Supplied material
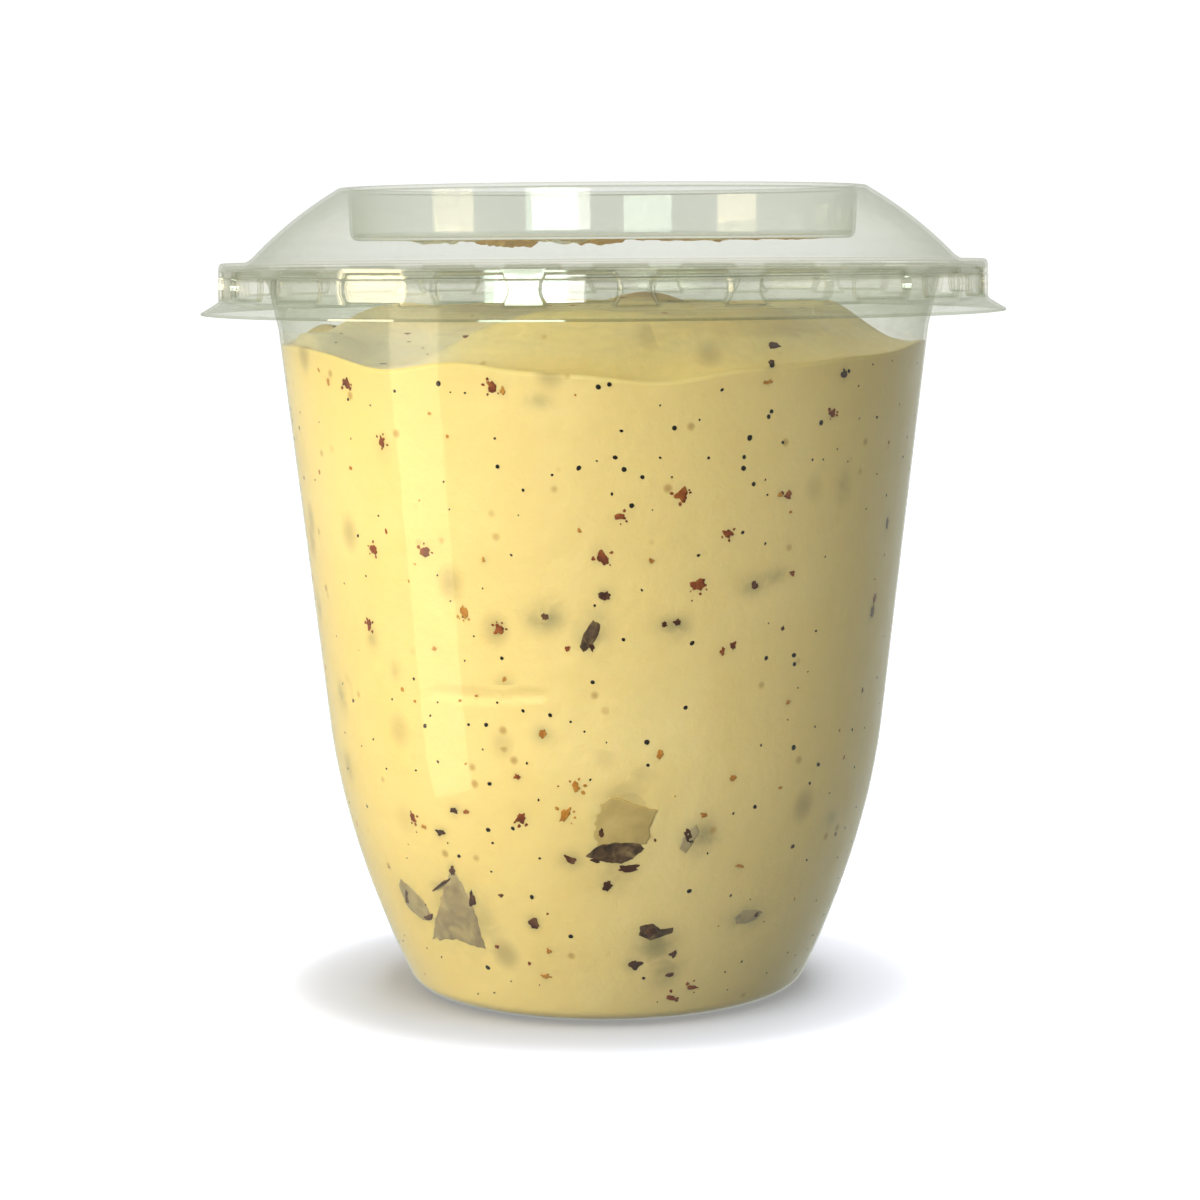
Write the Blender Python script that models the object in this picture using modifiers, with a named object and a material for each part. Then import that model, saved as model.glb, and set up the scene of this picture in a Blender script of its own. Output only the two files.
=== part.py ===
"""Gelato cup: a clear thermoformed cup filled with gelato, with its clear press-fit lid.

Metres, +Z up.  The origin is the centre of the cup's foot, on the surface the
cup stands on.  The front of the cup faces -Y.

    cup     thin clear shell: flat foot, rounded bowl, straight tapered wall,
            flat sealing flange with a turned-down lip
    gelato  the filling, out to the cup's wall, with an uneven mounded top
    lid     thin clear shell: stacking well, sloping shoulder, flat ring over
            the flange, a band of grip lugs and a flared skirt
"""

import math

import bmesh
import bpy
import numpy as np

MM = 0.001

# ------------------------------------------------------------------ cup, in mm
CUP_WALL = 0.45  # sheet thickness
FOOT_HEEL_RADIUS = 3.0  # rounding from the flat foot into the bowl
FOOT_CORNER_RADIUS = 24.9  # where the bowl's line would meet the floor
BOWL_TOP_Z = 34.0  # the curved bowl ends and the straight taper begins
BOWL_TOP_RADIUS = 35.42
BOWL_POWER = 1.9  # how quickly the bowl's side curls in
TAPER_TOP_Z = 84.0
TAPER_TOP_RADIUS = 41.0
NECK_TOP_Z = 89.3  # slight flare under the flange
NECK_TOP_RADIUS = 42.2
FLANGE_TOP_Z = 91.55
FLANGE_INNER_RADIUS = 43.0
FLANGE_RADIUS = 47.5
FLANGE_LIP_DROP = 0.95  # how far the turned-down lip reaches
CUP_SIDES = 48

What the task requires
Output every line above without altering anything.

Expected answer
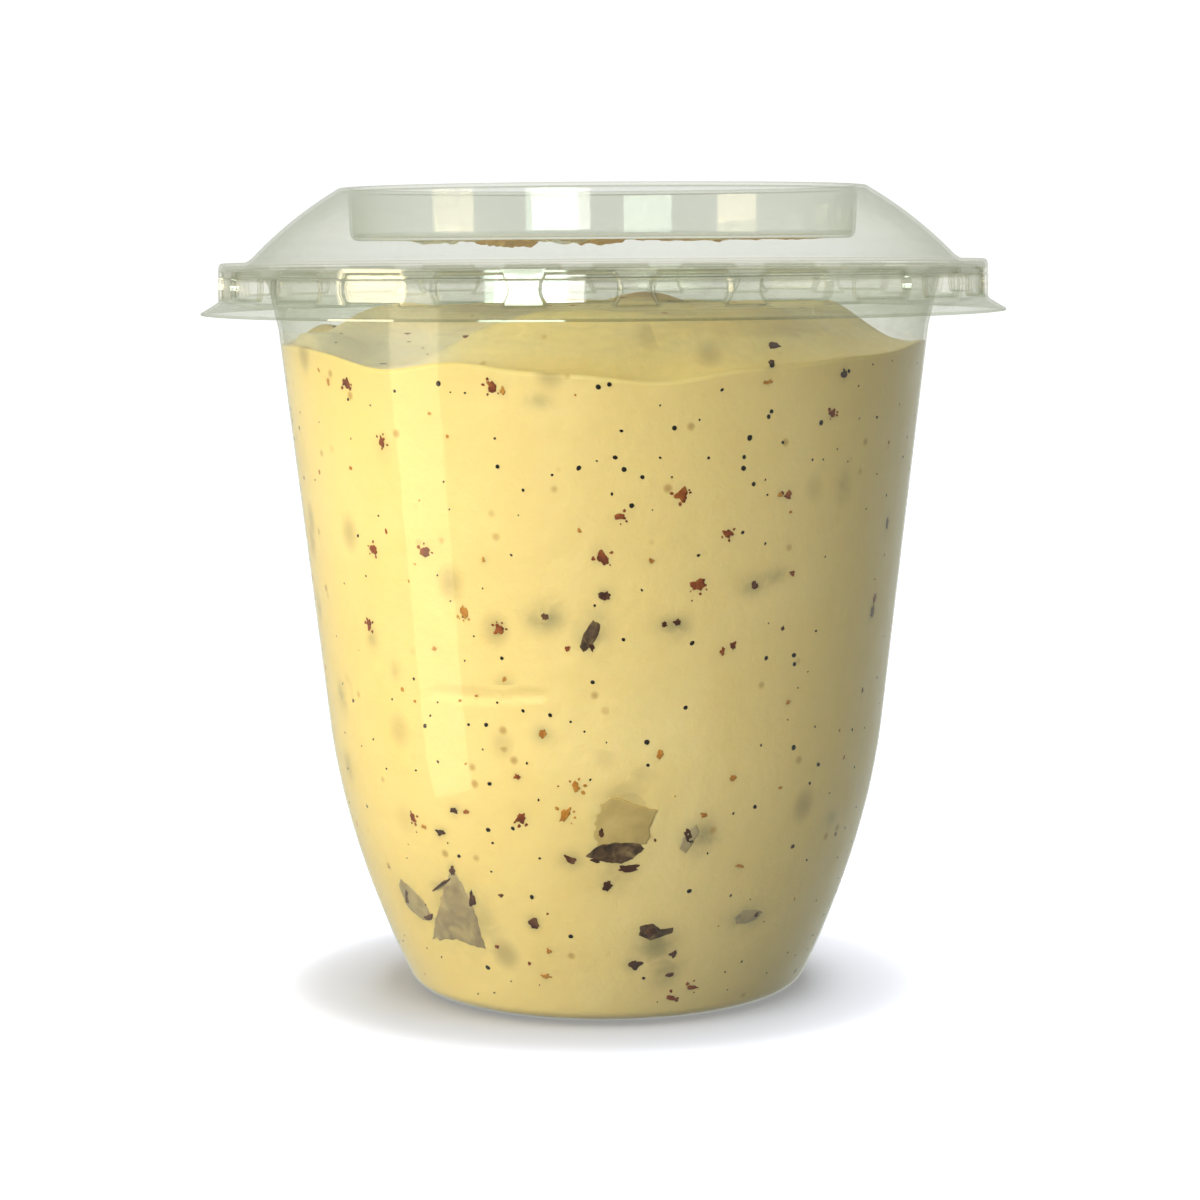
Write the Blender Python script that models the object in this picture using modifiers, with a named object and a material for each part. Then import that model, saved as model.glb, and set up the scene of this picture in a Blender script of its own. Output only the two files.
=== part.py ===
"""Gelato cup: a clear thermoformed cup filled with gelato, with its clear press-fit lid.

Metres, +Z up.  The origin is the centre of the cup's foot, on the surface the
cup stands on.  The front of the cup faces -Y.

    cup     thin clear shell: flat foot, rounded bowl, straight tapered wall,
            flat sealing flange with a turned-down lip
    gelato  the filling, out to the cup's wall, with an uneven mounded top
    lid     thin clear shell: stacking well, sloping shoulder, flat ring over
            the flange, a band of grip lugs and a flared skirt
"""

import math

import bmesh
import bpy
import numpy as np

MM = 0.001

# ------------------------------------------------------------------ cup, in mm
CUP_WALL = 0.45  # sheet thickness
FOOT_HEEL_RADIUS = 3.0  # rounding from the flat foot into the bowl
FOOT_CORNER_RADIUS = 24.9  # where the bowl's line would meet the floor
BOWL_TOP_Z = 34.0  # the curved bowl ends and the straight taper begins
BOWL_TOP_RADIUS = 35.42
BOWL_POWER = 1.9  # how quickly the bowl's side curls in
TAPER_TOP_Z = 84.0
TAPER_TOP_RADIUS = 41.0
NECK_TOP_Z = 89.3  # slight flare under the flange
NECK_TOP_RADIUS = 42.2
FLANGE_TOP_Z = 91.55
FLANGE_INNER_RADIUS = 43.0
FLANGE_RADIUS = 47.5
FLANGE_LIP_DROP = 0.95  # how far the turned-down lip reaches
CUP_SIDES = 48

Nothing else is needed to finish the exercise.